The early Schmitt clearly sides with the jurists (and Hobbes) and in Der Begriff des Politschen favors a secularized concept of the political. Even in Der Nomos der Erde of 1950, the political is still seen as a post-religious sphere structured by legal terms and norms to which the Europeans agreed in order to contain war. The late Schmitt, however, returns to the radical question posed decades before. But now, forced by his opponents, he uses a theological discourse based on the New Testament and the history of Christian dogma to find a theologically grounded answer. This twofold answer is ambiguous and ultimately contradictory: On the one hand, Schmitt affirms the historical claim of the Church to be the final arbiter not only in spiritual but also in secular questions (including political issues). On the other hand, closer to Gnosticism he posits the unredeemable nature of the secular world, which can be sustained only by a Katechon, a power, that arrests or slows down history and thereby prevents the second coming of Christ. In either case, however, the concept of secularization is taken back. Theology has returned to the center.
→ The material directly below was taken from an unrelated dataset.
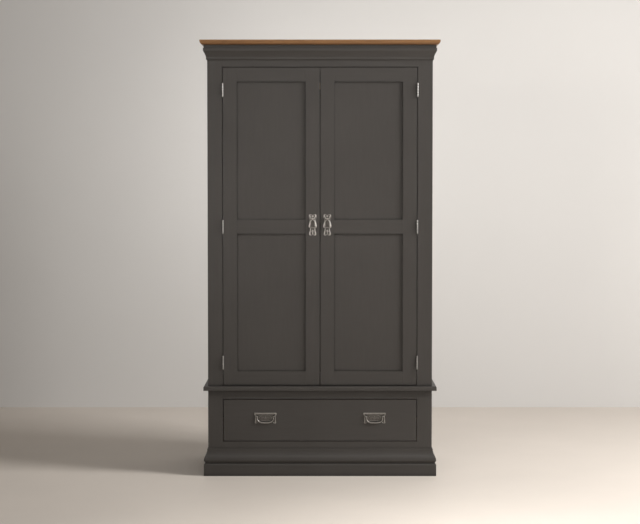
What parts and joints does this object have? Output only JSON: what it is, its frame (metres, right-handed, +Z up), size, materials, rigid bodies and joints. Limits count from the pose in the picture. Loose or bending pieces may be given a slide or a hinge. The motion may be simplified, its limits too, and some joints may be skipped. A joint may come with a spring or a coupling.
{
  "type": "wardrobe with doors",
  "caption": "Free-standing painted wardrobe with inset panelled doors over a full-width drawer, mitred mouldings and an oak top board.",
  "frame": {"origin": "on the floor, under the middle of the whole object's box, which the oak top board sets in width and depth", "axes": "+Z up, the doors and the drawer face -Y, +X to the right of a person who looks at the doors"},
  "size_m": [1.064, 0.6, 1.94],
  "materials": {
    "paint": "satin charcoal paint on wood",
    "oak": "satin lacquered oak",
    "inner_wood": "clear lacquered pale wood",
    "hinge_steel": "satin nickel plate",
    "pewter": "antique pewter, cast, rubbed bright on the edges",
    "catch_plastic": "brown moulded plastic"
  },
  "bodies": {
    "carcass": {"plinth_front": "paint", "plinth_returns": "paint", "base_moulding_front": "paint", "base_moulding_returns": "paint", "waist_moulding_front": "paint", "waist_moulding_returns": "paint", "cornice_front": "paint", "cornice_returns": "paint", "oak_top": "oak", "side_left": "paint", "side_right": "paint", "frame_stile_left": "paint", "frame_stile_right": "paint", "frame_top_rail": "paint", "frame_middle_rail": "paint", "frame_bottom_rail": "paint", "cabinet_floor": "paint", "back_panel": "paint", "ceiling_panel": "paint", "hanging_rail": "inner_wood", "rail_sockets": "inner_wood", "drawer_runners": "inner_wood", "drawer_kickers": "inner_wood", "door_stop": "paint", "magnetic_catches": "catch_plastic", "frame_hinge_leaves": "hinge_steel", "hinge_pins": "hinge_steel", "frame_hinge_screws": "hinge_steel"},
    "left_door": {"left_hinge_stile": "paint", "left_meeting_stile": "paint", "left_top_rail": "paint", "left_middle_rail": "paint", "left_bottom_rail": "paint", "left_upper_panel": "paint", "left_lower_panel": "paint", "left_hinge_leaves": "hinge_steel", "left_hinge_screws": "hinge_steel", "left_handle_plate": "pewter", "left_strike_plate": "hinge_steel"},
    "right_door": {"right_hinge_stile": "paint", "right_meeting_stile": "paint", "right_top_rail": "paint", "right_middle_rail": "paint", "right_bottom_rail": "paint", "right_upper_panel": "paint", "right_lower_panel": "paint", "right_hinge_leaves": "hinge_steel", "right_hinge_screws": "hinge_steel", "right_handle_plate": "pewter", "right_strike_plate": "hinge_steel"},
    "drawer": {"drawer_front": "paint", "drawer_side_left": "inner_wood", "drawer_side_right": "inner_wood", "drawer_back": "inner_wood", "drawer_bottom": "inner_wood", "drawer_handle_plates": "pewter"},
    "left_drop": {"left_drop_handle": "pewter"},
    "right_drop": {"right_drop_handle": "pewter"},
    "left_bail": {"left_bail_handle": "pewter"},
    "right_bail": {"right_bail_handle": "pewter"}
  },
  "joints": [
    {"name": "left_door_hinge", "type": "hinge", "parent": "carcass", "child": "left_door", "pos_m": [-0.4325, -0.2723, 1.113], "axis": [0, 0, -1], "range_deg": [0, 180]},
    {"name": "right_door_hinge", "type": "hinge", "parent": "carcass", "child": "right_door", "pos_m": [0.4325, -0.2723, 1.113], "axis": [0, 0, 1], "range_deg": [0, 180]},
    {"name": "drawer_slide", "type": "slide", "parent": "carcass", "child": "drawer", "axis": [0, -1, 0], "range_m": [0, 0.4]},
    {"name": "left_drop_swing", "type": "hinge", "parent": "left_door", "child": "left_drop", "pos_m": [-0.0325, -0.274, 1.15], "axis": [-1, 0, 0], "range_deg": [0, 90]},
    {"name": "right_drop_swing", "type": "hinge", "parent": "right_door", "child": "right_drop", "pos_m": [0.0325, -0.274, 1.15], "axis": [-1, 0, 0], "range_deg": [0, 90]},
    {"name": "left_bail_swing", "type": "hinge", "parent": "drawer", "child": "left_bail", "pos_m": [-0.244, -0.2745, 0.266], "axis": [-1, 0, 0], "range_deg": [0, 90]},
    {"name": "right_bail_swing", "type": "hinge", "parent": "drawer", "child": "right_bail", "pos_m": [0.244, -0.2745, 0.266], "axis": [-1, 0, 0], "range_deg": [0, 90]}
  ]
}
[1] The theologian and professor of canonical law Hans Barion was among Schmitt’s close friends and important intellectual contacts after World War II. Among other things, he shared the fate of being removed from his teaching position after 1945 because of his close links to the NS-regime. Already during the 1920s Barion was impressed by Schmitt’s lectures and writings, especially his monograph Römischer Katholozismus und politische Form. Under the influence of Schmitt and the Catholic theologian Karl Eschweiler, Barion joined the Nazi party in 1933. Because of his activities as a consultant to the Third Reich, also in matters concerning the organization of the Catholic Church, he was temporarily suspended by the Church but later reinstated under pressure from the regime. From 1939 until 1945 he taught at the University of Bonn where he also served as the dean of the Theological Faculty. After the war the Church kept its distance from Barion; he was as isolated as Schmitt. Both were highly critical of the later development of the Church and opposed the outcome of Vatican II. In his late publications Barion became a severe critic of the new theology, a position that was shared by Schmitt. See Marschler 2004.
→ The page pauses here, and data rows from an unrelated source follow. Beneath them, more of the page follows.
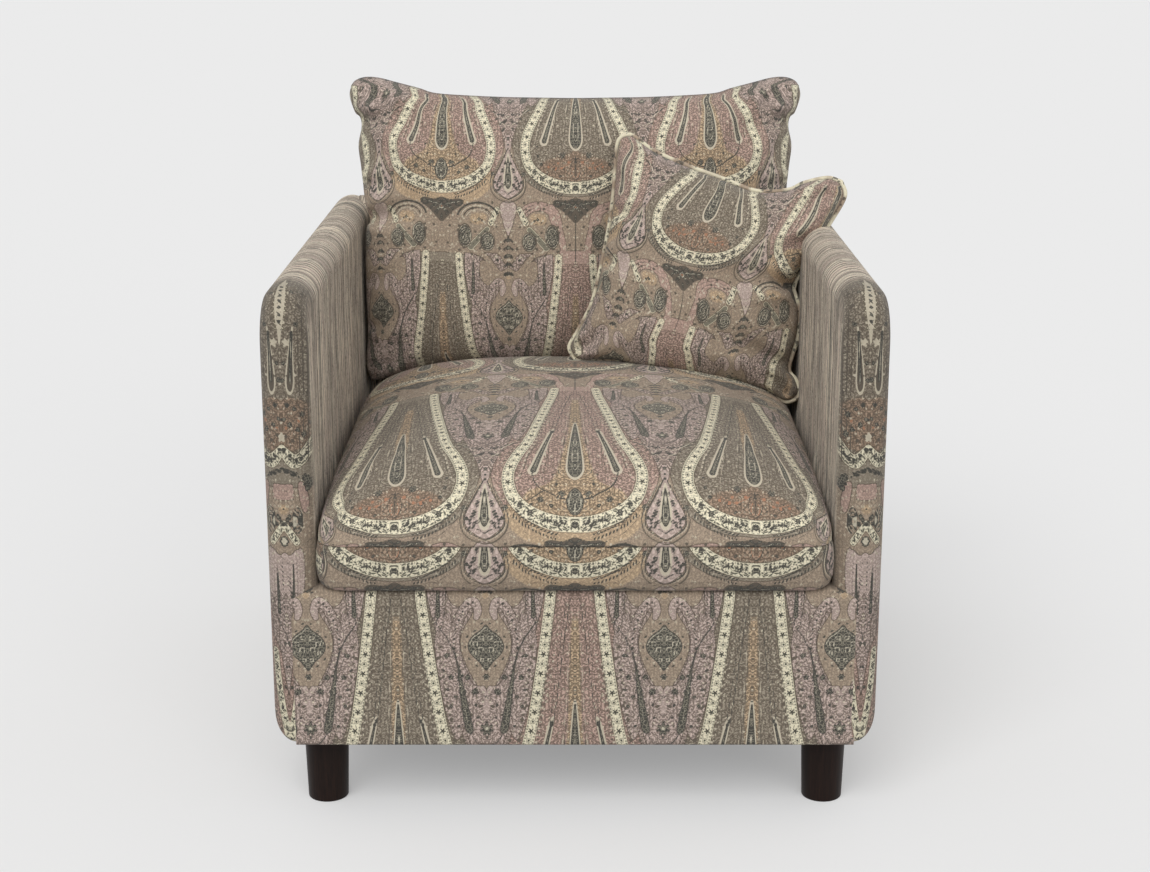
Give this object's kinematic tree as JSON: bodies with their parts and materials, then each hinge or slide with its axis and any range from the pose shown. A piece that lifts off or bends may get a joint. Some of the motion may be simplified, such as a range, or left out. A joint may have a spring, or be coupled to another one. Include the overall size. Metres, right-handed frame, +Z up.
{
  "type": "armchair",
  "caption": "Upholstered armchair with thin rounded arms, a domed loose seat cushion, a loose back pillow, a piped throw pillow and short tapered legs.",
  "frame": {"origin": "on the floor under the middle of the chair's box", "axes": "+Z up, the chair faces -Y, +X to the right as seen from in front"},
  "size_m": [0.79, 0.888, 0.8872],
  "materials": {
    "upholstery_cloth": "matt woven cloth with a paisley print",
    "welt_cloth": "matt woven cloth over cord",
    "frame_hardwood": "planed, unfinished",
    "dark_stained_wood": "semi-gloss dark stain",
    "spring_steel": "bright drawn wire and sheet",
    "deck_cloth": "felted pad under plain cloth",
    "elastic_webbing": "woven elastic strap",
    "black_lining": "thin non-woven lining"
  },
  "bodies": {
    "root": {"left_arm_pad": "upholstery_cloth", "right_arm_pad": "upholstery_cloth", "front_rail_cover": "upholstery_cloth", "back_pad": "upholstery_cloth", "outside_back": "upholstery_cloth", "seat_cushion": "upholstery_cloth", "back_pillow": "upholstery_cloth", "throw_pillow": "upholstery_cloth", "throw_pillow_welt": "welt_cloth", "front_rail": "frame_hardwood", "rear_rail": "frame_hardwood", "back_top_rail": "frame_hardwood", "back_cross_rail": "frame_hardwood", "left_front_post": "frame_hardwood", "left_back_post": "frame_hardwood", "left_side_rail": "frame_hardwood", "left_arm_rail": "frame_hardwood", "right_front_post": "frame_hardwood", "right_back_post": "frame_hardwood", "right_side_rail": "frame_hardwood", "right_arm_rail": "frame_hardwood", "front_left_corner_block": "frame_hardwood", "front_right_corner_block": "frame_hardwood", "rear_left_corner_block": "frame_hardwood", "rear_right_corner_block": "frame_hardwood", "front_left_leg": "dark_stained_wood", "front_right_leg": "dark_stained_wood", "rear_left_leg": "dark_stained_wood", "rear_right_leg": "dark_stained_wood", "front_left_leg_bolt": "spring_steel", "front_right_leg_bolt": "spring_steel", "rear_left_leg_bolt": "spring_steel", "rear_right_leg_bolt": "spring_steel", "seat_spring_1": "spring_steel", "seat_spring_2": "spring_steel", "seat_spring_3": "spring_steel", "seat_spring_4": "spring_steel", "seat_spring_5": "spring_steel", "front_clip_1": "spring_steel", "front_clip_2": "spring_steel", "front_clip_3": "spring_steel", "front_clip_4": "spring_steel", "front_clip_5": "spring_steel", "rear_clip_1": "spring_steel", "rear_clip_2": "spring_steel", "rear_clip_3": "spring_steel", "rear_clip_4": "spring_steel", "rear_clip_5": "spring_steel", "seat_deck": "deck_cloth", "back_webbing_1": "elastic_webbing", "back_webbing_2": "elastic_webbing", "back_webbing_3": "elastic_webbing", "back_webbing_4": "elastic_webbing", "dust_cover": "black_lining"}
  },
  "joints": []
}
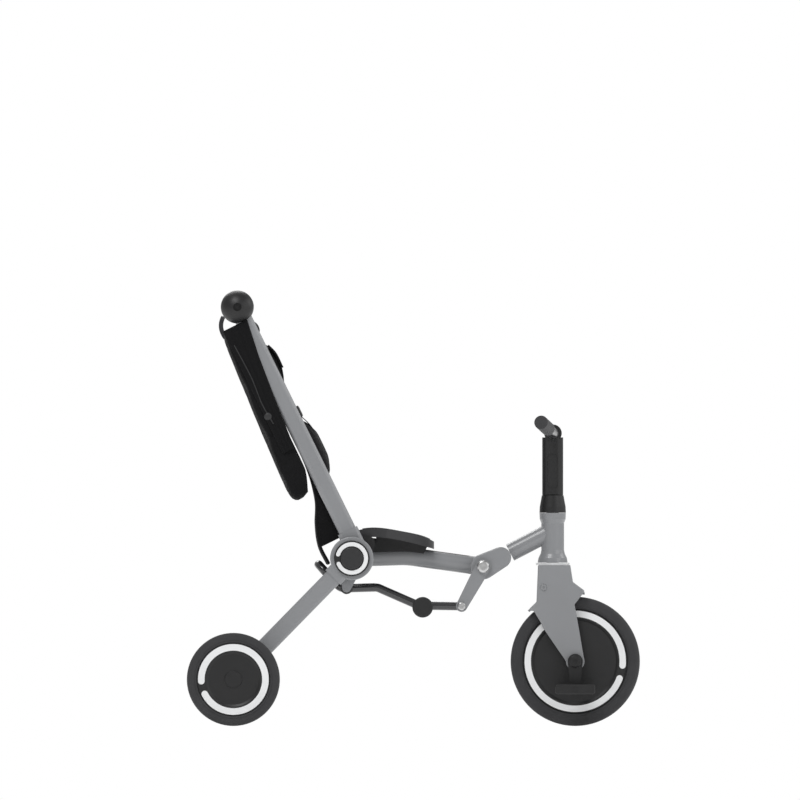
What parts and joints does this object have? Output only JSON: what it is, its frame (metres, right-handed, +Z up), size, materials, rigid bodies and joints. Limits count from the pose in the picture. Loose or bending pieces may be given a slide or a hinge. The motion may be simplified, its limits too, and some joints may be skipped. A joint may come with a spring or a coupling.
{
  "type": "folding push tricycle",
  "caption": "Folding push tricycle for a toddler: reclined fabric back with push bar, moulded seat, pedal-driven front wheel, folding frame with a tie bar and foot pegs.",
  "frame": {"origin": "on the floor, below the middle of the length and width", "axes": "+X forwards to the front wheel, +Y to the rider's left, +Z up"},
  "size_m": [0.876, 0.46, 0.8422],
  "materials": {
    "frame_paint": "satin grey paint",
    "black_tube": "gloss black paint",
    "black_plastic": "fine-grained satin",
    "charcoal_plastic": "satin",
    "seat_shell": "satin",
    "seat_mat": "gloss",
    "white_plastic": "gloss",
    "steel": "bright zinc",
    "bush": "satin",
    "fabric": "matt weave",
    "webbing": "matt webbing",
    "buckle": "satin",
    "grip": "matt foam",
    "tyre": "matt"
  },
  "bodies": {
    "main_frame": {"spine_tube": "frame_paint", "front_knuckle": "frame_paint", "seat_cross_tube": "frame_paint", "hub_plates": "frame_paint", "hub_caps": "black_plastic", "hub_reflectors": "white_plastic", "seat_shell": "seat_shell", "seat_mat": "seat_mat", "seat_bracket": "black_plastic"},
    "backrest": {"upright_left": "frame_paint", "upright_right": "frame_paint", "upright_hubs": "frame_paint", "top_knuckles": "black_plastic", "push_bar": "black_tube", "push_grip": "grip", "pull_rod": "black_tube", "back_sling": "fabric", "back_pads": "fabric", "harness_straps": "webbing", "chest_clip": "buckle", "rear_bag": "fabric", "carry_loop": "webbing"},
    "front_frame": {"front_clevis": "frame_paint", "front_arm": "frame_paint", "head_tube": "frame_paint", "headset_bushes": "bush", "lever_plates": "frame_paint", "front_bolts": "steel"},
    "tie_linkage": {"tie_bar": "black_tube", "foot_clamps": "black_plastic"},
    "rear_frame": {"leg_left": "frame_paint", "leg_right": "frame_paint", "leg_hubs": "frame_paint", "leg_ends": "black_plastic", "rear_axle_tube": "black_tube", "rear_axle_rod": "steel"},
    "rear_wheel_left": {"rear_rim_left": "black_plastic", "rear_tyre_left": "tyre", "rear_reflector_left": "white_plastic"},
    "rear_wheel_right": {"rear_rim_right": "black_plastic", "rear_tyre_right": "tyre", "rear_reflector_right": "white_plastic"},
    "steering": {"fork": "frame_paint", "lock_ring": "white_plastic", "steerer_tube": "steel", "stem_collar": "black_plastic", "bar_post": "black_plastic", "handlebar": "black_tube", "handlebar_grips": "grip"},
    "front_wheel": {"front_rim": "black_plastic", "front_tyre": "tyre", "front_reflectors": "white_plastic", "crank": "black_plastic"},
    "pedal_left": {"pedal_left": "black_plastic"},
    "pedal_right": {"pedal_right": "black_plastic"},
    "foot_peg_left": {"foot_peg_left": "black_plastic"},
    "foot_peg_right": {"foot_peg_right": "black_plastic"},
    "hub_button_left": {"hub_button_left": "charcoal_plastic"},
    "hub_button_right": {"hub_button_right": "charcoal_plastic"}
  },
  "joints": [
    {"name": "backrest_fold", "type": "hinge", "parent": "main_frame", "child": "backrest", "pos_m": [-0.119, 0, 0.324], "axis": [0, 1, 0], "range_deg": [0, 70]},
    {"name": "front_fold", "type": "hinge", "parent": "main_frame", "child": "front_frame", "pos_m": [0.135, 0, 0.308], "axis": [0, 1, 0], "range_deg": [0, 56]},
    {"name": "tie_bar_pivot", "type": "hinge", "parent": "front_frame", "child": "tie_linkage", "pos_m": [0.09335, 0, 0.23161], "axis": [0, 1, 0], "range_deg": [-61.85, 0]},
    {"name": "rear_fold", "type": "hinge", "parent": "main_frame", "child": "rear_frame", "pos_m": [-0.119, 0, 0.324], "axis": [0, -1, 0], "range_deg": [0, 45]},
    {"name": "steer", "type": "hinge", "parent": "front_frame", "child": "steering", "pos_m": [0.2694, 0, 0.364], "axis": [0, 0, 1], "range_deg": [-40, 40]},
    {"name": "front_wheel_spin", "type": "hinge", "parent": "steering", "child": "front_wheel", "pos_m": [0.313, 0, 0.125], "axis": [0, 1, 0], "continuous": true},
    {"name": "pedal_left_spin", "type": "hinge", "parent": "front_wheel", "child": "pedal_left", "pos_m": [0.313, 0.09, 0.179], "axis": [0, 1, 0], "continuous": true},
    {"name": "pedal_right_spin", "type": "hinge", "parent": "front_wheel", "child": "pedal_right", "pos_m": [0.313, -0.09, 0.071], "axis": [0, 1, 0], "continuous": true},
    {"name": "rear_wheel_left_spin", "type": "hinge", "parent": "rear_frame", "child": "rear_wheel_left", "pos_m": [-0.348, 0.211, 0.09], "axis": [0, 1, 0], "continuous": true},
    {"name": "rear_wheel_right_spin", "type": "hinge", "parent": "rear_frame", "child": "rear_wheel_right", "pos_m": [-0.348, -0.211, 0.09], "axis": [0, 1, 0], "continuous": true},
    {"name": "foot_peg_left_fold", "type": "hinge", "parent": "tie_linkage", "child": "foot_peg_left", "pos_m": [0.018, 0.057, 0.2295], "axis": [0, 0, 1], "range_deg": [0, 90]},
    {"name": "foot_peg_right_fold", "type": "hinge", "parent": "tie_linkage", "child": "foot_peg_right", "pos_m": [0.018, -0.057, 0.2295], "axis": [0, 0, -1], "range_deg": [0, 90]},
    {"name": "hub_button_left_press", "type": "slide", "parent": "main_frame", "child": "hub_button_left", "axis": [0, -1, 0], "range_m": [0, 0.004], "stiffness_N_per_m": 800, "springref_m": -0.002},
    {"name": "hub_button_right_press", "type": "slide", "parent": "main_frame", "child": "hub_button_right", "axis": [0, 1, 0], "range_m": [0, 0.004], "stiffness_N_per_m": 800, "springref_m": -0.002}
  ],
  "couplings": [
    {"joint": "front_fold", "follows": "backrest_fold", "ratio": 0.8},
    {"joint": "tie_bar_pivot", "follows": "backrest_fold", "ratio": -0.88357}
  ]
}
[2] Only the informed reader could grasp the old context, since the preface emphasizes the importance of Barion as a legal scholar and thereby acknowledges indirectly Barion's fate; he was also ousted in 1945 because he strongly favored the submission of Roman Catholicism to the NS-regime.
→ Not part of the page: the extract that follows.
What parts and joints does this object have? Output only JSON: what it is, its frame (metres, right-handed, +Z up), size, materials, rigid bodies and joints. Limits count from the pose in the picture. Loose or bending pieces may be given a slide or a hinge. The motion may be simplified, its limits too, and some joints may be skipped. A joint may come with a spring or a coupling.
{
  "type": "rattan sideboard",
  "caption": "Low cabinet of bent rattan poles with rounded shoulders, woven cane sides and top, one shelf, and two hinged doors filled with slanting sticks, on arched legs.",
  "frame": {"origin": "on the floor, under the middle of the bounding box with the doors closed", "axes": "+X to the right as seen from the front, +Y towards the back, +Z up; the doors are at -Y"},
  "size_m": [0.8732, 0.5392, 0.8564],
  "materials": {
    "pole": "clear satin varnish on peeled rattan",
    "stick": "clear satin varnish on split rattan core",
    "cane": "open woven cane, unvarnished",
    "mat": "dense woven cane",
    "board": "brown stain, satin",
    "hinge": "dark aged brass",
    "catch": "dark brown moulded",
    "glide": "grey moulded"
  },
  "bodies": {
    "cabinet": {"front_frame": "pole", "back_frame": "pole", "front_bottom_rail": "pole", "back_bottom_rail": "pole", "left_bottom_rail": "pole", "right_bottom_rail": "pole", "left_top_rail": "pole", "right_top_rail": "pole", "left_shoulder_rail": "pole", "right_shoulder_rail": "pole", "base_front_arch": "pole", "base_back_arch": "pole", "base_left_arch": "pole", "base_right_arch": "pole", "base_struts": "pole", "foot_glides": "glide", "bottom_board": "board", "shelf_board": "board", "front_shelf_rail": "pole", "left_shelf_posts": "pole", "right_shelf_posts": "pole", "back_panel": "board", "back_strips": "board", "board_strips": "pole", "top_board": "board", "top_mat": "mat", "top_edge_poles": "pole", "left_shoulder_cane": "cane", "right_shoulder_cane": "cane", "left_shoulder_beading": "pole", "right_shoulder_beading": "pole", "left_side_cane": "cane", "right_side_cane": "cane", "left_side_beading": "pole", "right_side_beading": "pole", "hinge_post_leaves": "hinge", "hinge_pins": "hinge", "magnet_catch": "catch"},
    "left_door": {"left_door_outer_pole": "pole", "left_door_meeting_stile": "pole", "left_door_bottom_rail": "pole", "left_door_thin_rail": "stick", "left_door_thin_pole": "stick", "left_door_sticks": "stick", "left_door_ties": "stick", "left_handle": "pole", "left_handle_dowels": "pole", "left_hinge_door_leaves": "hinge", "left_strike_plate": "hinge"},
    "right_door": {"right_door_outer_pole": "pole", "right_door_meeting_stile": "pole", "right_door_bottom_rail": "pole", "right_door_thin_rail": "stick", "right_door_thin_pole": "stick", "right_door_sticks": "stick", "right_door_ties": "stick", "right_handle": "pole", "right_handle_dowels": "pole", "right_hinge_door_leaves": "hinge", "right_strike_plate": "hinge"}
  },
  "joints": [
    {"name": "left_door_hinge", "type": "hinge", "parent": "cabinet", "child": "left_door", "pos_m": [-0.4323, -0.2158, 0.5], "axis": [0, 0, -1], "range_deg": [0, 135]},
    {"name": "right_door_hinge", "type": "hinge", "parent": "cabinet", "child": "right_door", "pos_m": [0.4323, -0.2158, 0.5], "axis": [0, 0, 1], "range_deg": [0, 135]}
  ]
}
[3] It is worth noting that Hans Barion, although personally dedicated to Schmitt and clearly a close personal friend after 1945, rejected Schmitt's concept of political theology as it was restated in Politische Theologie II, on theological grounds. While Schmitt and Barion agree on the negative consequences of political Catholicism within the structure of a pluralistic liberal state, they disagree about the appropriate involvement of the Catholic Church in political issues. According to Barion, the church was theologically not legitimized to exert political power (Marschler 2004, 401). This means that Barion, although he was by no means convinced by Peterson's arguments (which he explains in a letter to Schmitt dated December 8, 1969), shares the latter's fundamental negative verdict against a Catholic political theology. Barion's criticism of Peterson, however, makes clear that their agreement on the fundamental issue is motivated by very different concerns. In political terms, at least in 1933, Barion favored National Socialism (and like Schmitt the concept of the total state), in historical terms; he thinks that Peterson misreads the history of the church and especially the role of Augustine. Based on Georg Koepgen's book Die Gnosis des Christentums (1939), Barion argues that the theological legitimacy of political theology did depend on the incarnation of Christ. Notwithstanding his own strong hostility towards Peterson, whom he accuses of incompetence, Barion opposes Schmitt by insisting on the exceptional role of the Church as being situated outside the political sphere. The Church cannot participate in the political sphere. For Barion the Church has to remain indifferent to the specific nature of the political regime. As he points out, "innerhalb eines Staates, dessen verfassungsorientiertes und als unabänderlich normiertes Religionsrecht die Kirche durch ein Ralliement anerkannt hat, verpflichten politische Weisungen der Kirche, die über das verfassungsmäßige Religionsrecht hinauszielen, nicht unter Sünde" cannot be treated "unter Sünde," See Barion, "Kirche oder Partei? Römischer Katholizismus und politische Form," in Barion 1984, 506. The Church is supposed to stay away from political discourse. Barion was quite aware that his 1965 essay did not support the position of his friend. (See Marschler 2004, 406f).
[4] A letter to Jacob Taubes dated 24 May, 1977 stresses the distinction between a moral judgment of Schmitt because of his participation in the NS-regime, which he explicitly and polemically (against Taubes) rejects, and a philosophical critique, which he considers as both appropriate and necessary. (See BW 260f). Taubes's description of the Schmitt-Blumenberg controversy suggests that he either did not fully understand or he misrepresented Blumenberg's approach. See Taubes, Die politische Theologie des Paulus, ed. Aleida and Jan Assmann, Munich 1993, p. 95
[5] In this context it is curious that Blumenberg, for whom the latent Gnosticism of medieval theology is the unresolved problem of the Middle Ages which could only be overcome by the Enlightenment, did not recognize or at least not foreground the Gnostic elements in Schmitt's work.
[6] See also Schmitt, 1984, S. 49f, where Schmitt emphasizes the formal nature of law and its adaptability to different positions of power.
[7] Günter Meuter, Der Katechon. Zu Carl Schmitts fundamentalischer Kritik der Zeit, Berlin, 1994, S. 213, notes the similarity between Schmitt's view and that of the Protestant theologian Wilhelm Stapel, "Versuch einer Metaphysik des Staates", in Deutsches Volkstum, (Juni 1931), H. 6, 409-419. The affinity to certain forms of Protestant theology has to be kept in mind.